— start of Recorded data —

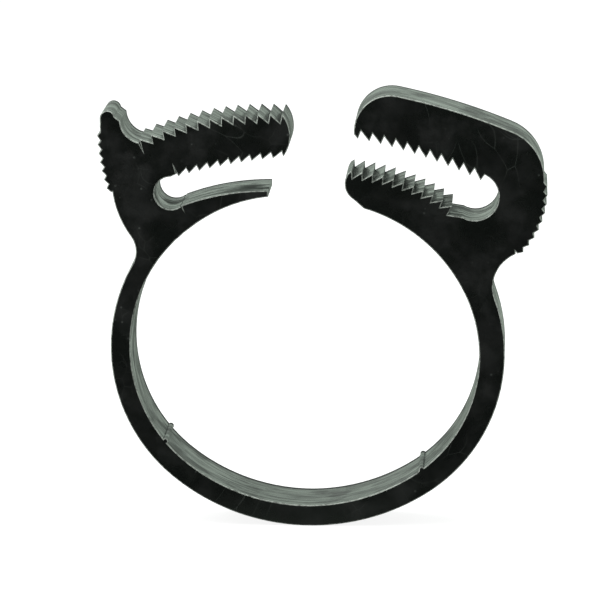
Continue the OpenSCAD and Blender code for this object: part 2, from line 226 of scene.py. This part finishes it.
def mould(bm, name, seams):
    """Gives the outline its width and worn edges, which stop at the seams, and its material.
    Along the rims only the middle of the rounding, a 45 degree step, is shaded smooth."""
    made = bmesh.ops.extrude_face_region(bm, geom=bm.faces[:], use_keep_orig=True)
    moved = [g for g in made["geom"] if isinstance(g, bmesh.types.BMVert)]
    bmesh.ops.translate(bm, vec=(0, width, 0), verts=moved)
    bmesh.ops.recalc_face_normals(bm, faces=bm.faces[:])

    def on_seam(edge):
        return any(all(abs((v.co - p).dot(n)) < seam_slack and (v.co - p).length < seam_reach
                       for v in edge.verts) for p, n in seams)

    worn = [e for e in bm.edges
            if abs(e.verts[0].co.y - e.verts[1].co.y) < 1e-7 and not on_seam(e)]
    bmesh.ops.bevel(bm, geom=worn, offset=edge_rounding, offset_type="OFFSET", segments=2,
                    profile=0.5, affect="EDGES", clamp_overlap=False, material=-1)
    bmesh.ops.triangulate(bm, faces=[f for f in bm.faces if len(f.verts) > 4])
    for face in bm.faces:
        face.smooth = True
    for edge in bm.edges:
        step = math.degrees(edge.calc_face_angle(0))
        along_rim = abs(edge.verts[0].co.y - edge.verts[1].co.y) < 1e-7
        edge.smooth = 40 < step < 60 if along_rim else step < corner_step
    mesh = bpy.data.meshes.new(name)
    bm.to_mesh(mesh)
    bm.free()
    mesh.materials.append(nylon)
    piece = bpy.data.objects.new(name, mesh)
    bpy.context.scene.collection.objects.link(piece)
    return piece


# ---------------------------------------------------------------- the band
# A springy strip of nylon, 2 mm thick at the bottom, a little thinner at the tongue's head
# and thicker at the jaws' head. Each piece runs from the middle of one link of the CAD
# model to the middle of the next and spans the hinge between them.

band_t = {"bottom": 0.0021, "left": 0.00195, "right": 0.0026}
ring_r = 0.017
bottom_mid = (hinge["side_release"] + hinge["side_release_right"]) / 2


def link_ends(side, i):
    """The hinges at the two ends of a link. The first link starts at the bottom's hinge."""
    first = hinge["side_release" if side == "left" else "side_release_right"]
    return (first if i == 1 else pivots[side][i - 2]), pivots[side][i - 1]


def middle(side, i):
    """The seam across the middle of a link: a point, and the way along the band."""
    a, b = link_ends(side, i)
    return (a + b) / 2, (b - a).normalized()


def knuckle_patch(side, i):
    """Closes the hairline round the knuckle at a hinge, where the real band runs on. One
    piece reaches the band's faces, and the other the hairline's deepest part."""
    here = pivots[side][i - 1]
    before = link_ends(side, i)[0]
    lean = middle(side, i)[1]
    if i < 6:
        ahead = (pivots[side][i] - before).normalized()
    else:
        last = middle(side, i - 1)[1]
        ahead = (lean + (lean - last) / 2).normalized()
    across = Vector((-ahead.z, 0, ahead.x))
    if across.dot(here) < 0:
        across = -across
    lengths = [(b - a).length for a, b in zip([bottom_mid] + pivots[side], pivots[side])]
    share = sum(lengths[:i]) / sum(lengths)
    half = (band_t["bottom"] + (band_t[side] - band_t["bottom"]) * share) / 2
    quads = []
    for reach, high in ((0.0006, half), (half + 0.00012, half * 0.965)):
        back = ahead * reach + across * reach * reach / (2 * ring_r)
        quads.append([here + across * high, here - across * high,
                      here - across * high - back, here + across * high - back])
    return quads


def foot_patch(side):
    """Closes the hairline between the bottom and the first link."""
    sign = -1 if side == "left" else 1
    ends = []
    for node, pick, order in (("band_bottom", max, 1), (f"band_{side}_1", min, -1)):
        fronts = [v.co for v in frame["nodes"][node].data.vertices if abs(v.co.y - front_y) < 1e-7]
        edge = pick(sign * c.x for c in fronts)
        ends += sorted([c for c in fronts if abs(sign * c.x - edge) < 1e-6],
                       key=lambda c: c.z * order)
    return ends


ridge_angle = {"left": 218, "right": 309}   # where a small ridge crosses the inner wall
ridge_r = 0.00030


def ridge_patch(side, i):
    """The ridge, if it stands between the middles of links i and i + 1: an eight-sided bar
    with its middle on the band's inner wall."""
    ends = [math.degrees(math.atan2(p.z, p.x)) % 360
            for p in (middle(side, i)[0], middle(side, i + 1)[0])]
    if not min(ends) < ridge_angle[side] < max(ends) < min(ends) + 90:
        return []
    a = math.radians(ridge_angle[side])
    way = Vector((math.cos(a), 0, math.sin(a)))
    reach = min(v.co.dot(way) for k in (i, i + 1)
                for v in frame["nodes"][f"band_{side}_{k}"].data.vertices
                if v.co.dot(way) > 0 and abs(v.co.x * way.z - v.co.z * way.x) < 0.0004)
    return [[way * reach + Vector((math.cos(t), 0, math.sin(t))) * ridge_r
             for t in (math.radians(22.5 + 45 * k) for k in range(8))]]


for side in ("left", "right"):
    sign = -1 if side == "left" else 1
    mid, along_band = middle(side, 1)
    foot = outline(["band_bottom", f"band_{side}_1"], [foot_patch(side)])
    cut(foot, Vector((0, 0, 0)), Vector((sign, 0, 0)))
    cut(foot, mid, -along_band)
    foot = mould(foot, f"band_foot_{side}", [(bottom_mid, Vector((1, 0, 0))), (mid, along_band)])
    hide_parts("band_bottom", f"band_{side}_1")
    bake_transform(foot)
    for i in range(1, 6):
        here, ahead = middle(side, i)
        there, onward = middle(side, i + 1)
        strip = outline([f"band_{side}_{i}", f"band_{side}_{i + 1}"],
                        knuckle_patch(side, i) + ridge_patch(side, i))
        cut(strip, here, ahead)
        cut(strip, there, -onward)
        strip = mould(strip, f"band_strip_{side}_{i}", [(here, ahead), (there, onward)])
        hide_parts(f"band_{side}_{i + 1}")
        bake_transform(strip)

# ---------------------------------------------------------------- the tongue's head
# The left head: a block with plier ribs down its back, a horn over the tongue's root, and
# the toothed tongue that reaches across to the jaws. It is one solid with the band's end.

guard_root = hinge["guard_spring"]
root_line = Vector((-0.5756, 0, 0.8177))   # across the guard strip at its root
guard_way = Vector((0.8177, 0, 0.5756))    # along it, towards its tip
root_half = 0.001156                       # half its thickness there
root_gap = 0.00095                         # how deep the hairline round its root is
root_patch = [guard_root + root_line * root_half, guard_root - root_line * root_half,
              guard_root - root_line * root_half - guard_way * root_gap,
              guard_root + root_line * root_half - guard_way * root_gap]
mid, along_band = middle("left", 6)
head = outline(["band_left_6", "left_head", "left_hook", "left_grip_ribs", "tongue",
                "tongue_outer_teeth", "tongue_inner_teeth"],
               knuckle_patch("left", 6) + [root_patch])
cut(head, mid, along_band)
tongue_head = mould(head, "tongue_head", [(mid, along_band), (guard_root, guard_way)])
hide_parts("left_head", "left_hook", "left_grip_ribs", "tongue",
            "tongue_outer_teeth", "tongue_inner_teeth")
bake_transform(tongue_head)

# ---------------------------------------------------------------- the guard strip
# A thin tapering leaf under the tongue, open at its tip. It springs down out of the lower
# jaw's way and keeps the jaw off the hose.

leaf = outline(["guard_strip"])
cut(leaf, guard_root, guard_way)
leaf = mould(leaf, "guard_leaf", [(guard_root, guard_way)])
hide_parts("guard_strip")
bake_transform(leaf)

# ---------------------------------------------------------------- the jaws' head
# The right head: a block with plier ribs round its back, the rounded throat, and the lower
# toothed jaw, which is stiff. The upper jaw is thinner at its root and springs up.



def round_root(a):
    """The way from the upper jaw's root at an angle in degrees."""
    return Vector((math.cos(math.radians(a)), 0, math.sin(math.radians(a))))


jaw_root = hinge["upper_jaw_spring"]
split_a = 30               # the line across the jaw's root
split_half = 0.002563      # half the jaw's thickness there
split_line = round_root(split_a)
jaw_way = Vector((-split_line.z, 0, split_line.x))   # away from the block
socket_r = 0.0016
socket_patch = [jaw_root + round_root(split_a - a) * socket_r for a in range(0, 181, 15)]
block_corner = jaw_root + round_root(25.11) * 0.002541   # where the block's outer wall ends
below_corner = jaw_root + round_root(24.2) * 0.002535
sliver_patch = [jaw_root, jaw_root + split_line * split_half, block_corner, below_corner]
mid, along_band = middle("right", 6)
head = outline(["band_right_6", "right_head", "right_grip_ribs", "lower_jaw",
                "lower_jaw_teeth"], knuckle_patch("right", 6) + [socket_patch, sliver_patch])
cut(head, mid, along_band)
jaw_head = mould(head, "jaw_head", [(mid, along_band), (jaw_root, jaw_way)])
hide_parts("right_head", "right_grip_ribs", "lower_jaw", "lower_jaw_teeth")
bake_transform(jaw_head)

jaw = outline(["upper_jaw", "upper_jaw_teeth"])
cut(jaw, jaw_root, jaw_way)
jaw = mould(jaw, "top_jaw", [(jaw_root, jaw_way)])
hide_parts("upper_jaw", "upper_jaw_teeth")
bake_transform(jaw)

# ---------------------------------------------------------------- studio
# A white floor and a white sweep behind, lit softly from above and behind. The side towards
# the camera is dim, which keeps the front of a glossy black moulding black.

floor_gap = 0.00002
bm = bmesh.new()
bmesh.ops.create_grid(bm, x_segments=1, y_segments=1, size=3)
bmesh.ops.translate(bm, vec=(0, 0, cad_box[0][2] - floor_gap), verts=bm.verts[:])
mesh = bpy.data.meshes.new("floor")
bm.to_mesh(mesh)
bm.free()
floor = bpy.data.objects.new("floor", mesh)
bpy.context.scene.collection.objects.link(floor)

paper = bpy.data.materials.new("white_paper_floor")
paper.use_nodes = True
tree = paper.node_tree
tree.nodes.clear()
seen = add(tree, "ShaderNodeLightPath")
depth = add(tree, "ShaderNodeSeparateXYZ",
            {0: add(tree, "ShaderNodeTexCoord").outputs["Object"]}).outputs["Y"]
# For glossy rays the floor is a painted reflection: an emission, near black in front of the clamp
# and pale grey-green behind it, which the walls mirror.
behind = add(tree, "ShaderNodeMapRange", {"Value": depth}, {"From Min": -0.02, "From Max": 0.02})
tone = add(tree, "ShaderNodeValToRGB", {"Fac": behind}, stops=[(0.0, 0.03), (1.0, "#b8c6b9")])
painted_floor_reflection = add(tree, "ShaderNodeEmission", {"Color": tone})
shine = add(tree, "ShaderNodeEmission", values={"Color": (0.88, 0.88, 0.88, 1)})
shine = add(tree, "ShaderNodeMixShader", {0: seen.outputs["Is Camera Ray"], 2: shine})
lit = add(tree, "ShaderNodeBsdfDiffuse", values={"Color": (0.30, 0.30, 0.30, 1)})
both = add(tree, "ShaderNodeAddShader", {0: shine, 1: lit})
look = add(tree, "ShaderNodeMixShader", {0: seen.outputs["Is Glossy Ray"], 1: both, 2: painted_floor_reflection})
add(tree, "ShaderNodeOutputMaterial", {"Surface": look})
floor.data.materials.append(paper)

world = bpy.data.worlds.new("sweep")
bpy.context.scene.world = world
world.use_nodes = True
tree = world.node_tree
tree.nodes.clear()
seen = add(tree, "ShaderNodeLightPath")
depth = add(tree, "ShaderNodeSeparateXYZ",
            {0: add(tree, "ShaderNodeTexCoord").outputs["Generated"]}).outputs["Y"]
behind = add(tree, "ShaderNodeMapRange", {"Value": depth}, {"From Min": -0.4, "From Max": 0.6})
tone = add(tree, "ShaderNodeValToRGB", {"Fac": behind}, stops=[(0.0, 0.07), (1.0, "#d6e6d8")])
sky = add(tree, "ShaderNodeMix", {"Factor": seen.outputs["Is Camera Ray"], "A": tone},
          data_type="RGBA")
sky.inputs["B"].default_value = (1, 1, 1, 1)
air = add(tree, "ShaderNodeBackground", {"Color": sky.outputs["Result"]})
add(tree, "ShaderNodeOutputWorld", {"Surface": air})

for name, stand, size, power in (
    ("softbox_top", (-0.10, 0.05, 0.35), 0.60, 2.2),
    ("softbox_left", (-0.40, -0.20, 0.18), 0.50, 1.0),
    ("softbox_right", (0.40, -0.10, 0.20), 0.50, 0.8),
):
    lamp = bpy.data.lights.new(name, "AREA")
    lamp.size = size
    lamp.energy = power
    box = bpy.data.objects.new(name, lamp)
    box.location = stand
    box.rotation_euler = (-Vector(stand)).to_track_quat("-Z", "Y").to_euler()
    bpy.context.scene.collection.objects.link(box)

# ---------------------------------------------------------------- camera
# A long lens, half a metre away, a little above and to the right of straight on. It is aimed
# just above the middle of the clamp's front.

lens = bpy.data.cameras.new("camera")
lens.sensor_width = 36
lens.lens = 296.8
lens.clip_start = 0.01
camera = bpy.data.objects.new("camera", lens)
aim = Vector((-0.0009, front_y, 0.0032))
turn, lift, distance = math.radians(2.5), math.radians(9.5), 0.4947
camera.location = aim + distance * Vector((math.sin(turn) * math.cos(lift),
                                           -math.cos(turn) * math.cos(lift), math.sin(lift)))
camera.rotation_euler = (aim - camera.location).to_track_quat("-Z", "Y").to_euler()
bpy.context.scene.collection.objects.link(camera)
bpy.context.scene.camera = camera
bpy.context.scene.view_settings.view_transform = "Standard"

— end of Recorded data —

Each line from the top of the material above through the line with "bmesh.ops.recalc_face_normals(bm, faces=bm.faces[:])" must be echoed exactly, and no other line.

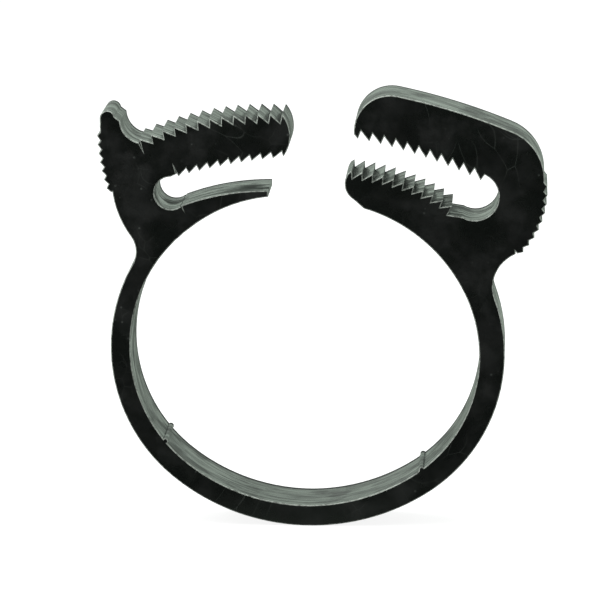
Continue the OpenSCAD and Blender code for this object: part 2, from line 226 of scene.py. This part finishes it.
def mould(bm, name, seams):
    """Gives the outline its width and worn edges, which stop at the seams, and its material.
    Along the rims only the middle of the rounding, a 45 degree step, is shaded smooth."""
    made = bmesh.ops.extrude_face_region(bm, geom=bm.faces[:], use_keep_orig=True)
    moved = [g for g in made["geom"] if isinstance(g, bmesh.types.BMVert)]
    bmesh.ops.translate(bm, vec=(0, width, 0), verts=moved)
    bmesh.ops.recalc_face_normals(bm, faces=bm.faces[:])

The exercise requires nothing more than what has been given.